Q: An EIB can be structured as a bond or loan. When should a municipality choose one option over the other?
A: We work with municipalities to see which is best based on their particular financial context. A good credit rating and excess borrowing capacity might indicate that a locality would prefer to do a bond issuance. This approach may help the municipalities access larger amounts of capital from a wider array of institutional investors.
On the other hand, structuring an EIB as a loan might make more sense for cities where their credit rating results in an interest rate on bonds that is too high to be compelling, where local investors or philanthropies want to support the program through a direct loan approach, or where it is determined that issuance costs would be too high. In the majority of "Pay for Success" transactions or "Social Impact Bonds" that have occurred in the United States, the transactions are actually a multi-party loan contract and not a bond.
Q: How do I know if an EIB makes sense for my municipality?
A: This is a new and emerging field, and some criteria for when an EIB makes sense are outlined below.
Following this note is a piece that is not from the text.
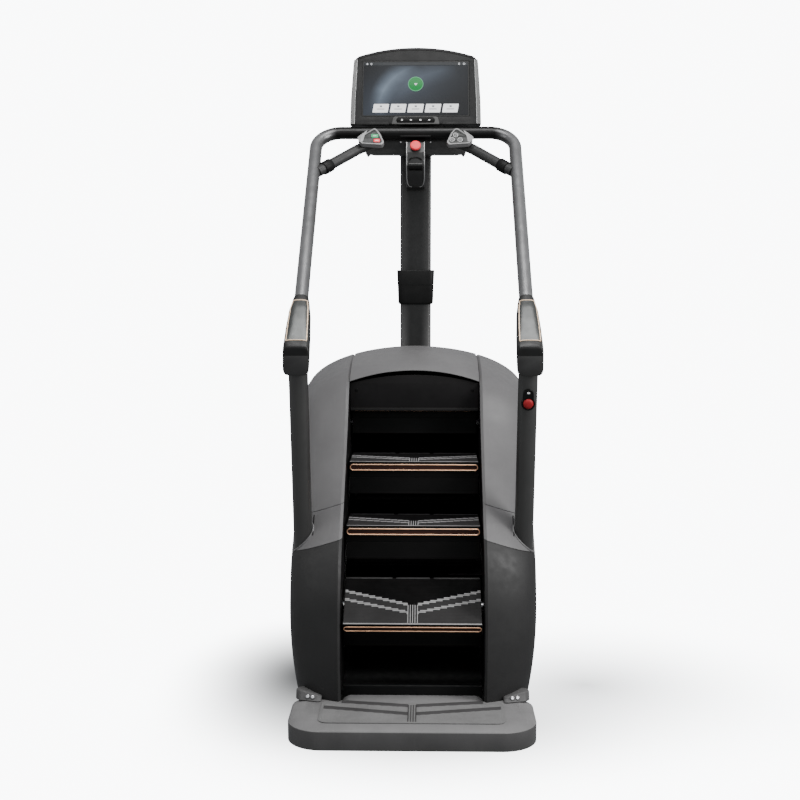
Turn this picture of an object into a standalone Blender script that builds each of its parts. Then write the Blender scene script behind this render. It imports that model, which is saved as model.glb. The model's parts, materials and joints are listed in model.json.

The Chesapeake Bay Foundation and Quantified Ventures are also happy to serve as a resource at any point for municipalities with additional questions or concerns.
Checklist for when an EIB may be appropriate:
- Is there a new environmental intervention perceived as risky that needs to be piloted?
OR Is there a proven intervention that needs to be scaled?
- Do stakeholders have aligned interests but need incentive to work together?
- Is an EIB the easiest, cheapest way to finance this project?
- Is there a revenue stream or allocated budget for repayment?
- Is the transaction large enough to warrant an EIB (~$2-3M+, $5M if bond issuance)?
- Are at least some stakeholders driven by regulatory requirements related to the environmental issue at hand?
- Is there a champion willing to help coordinate the process?
- Does the jurisdiction want to foster innovation?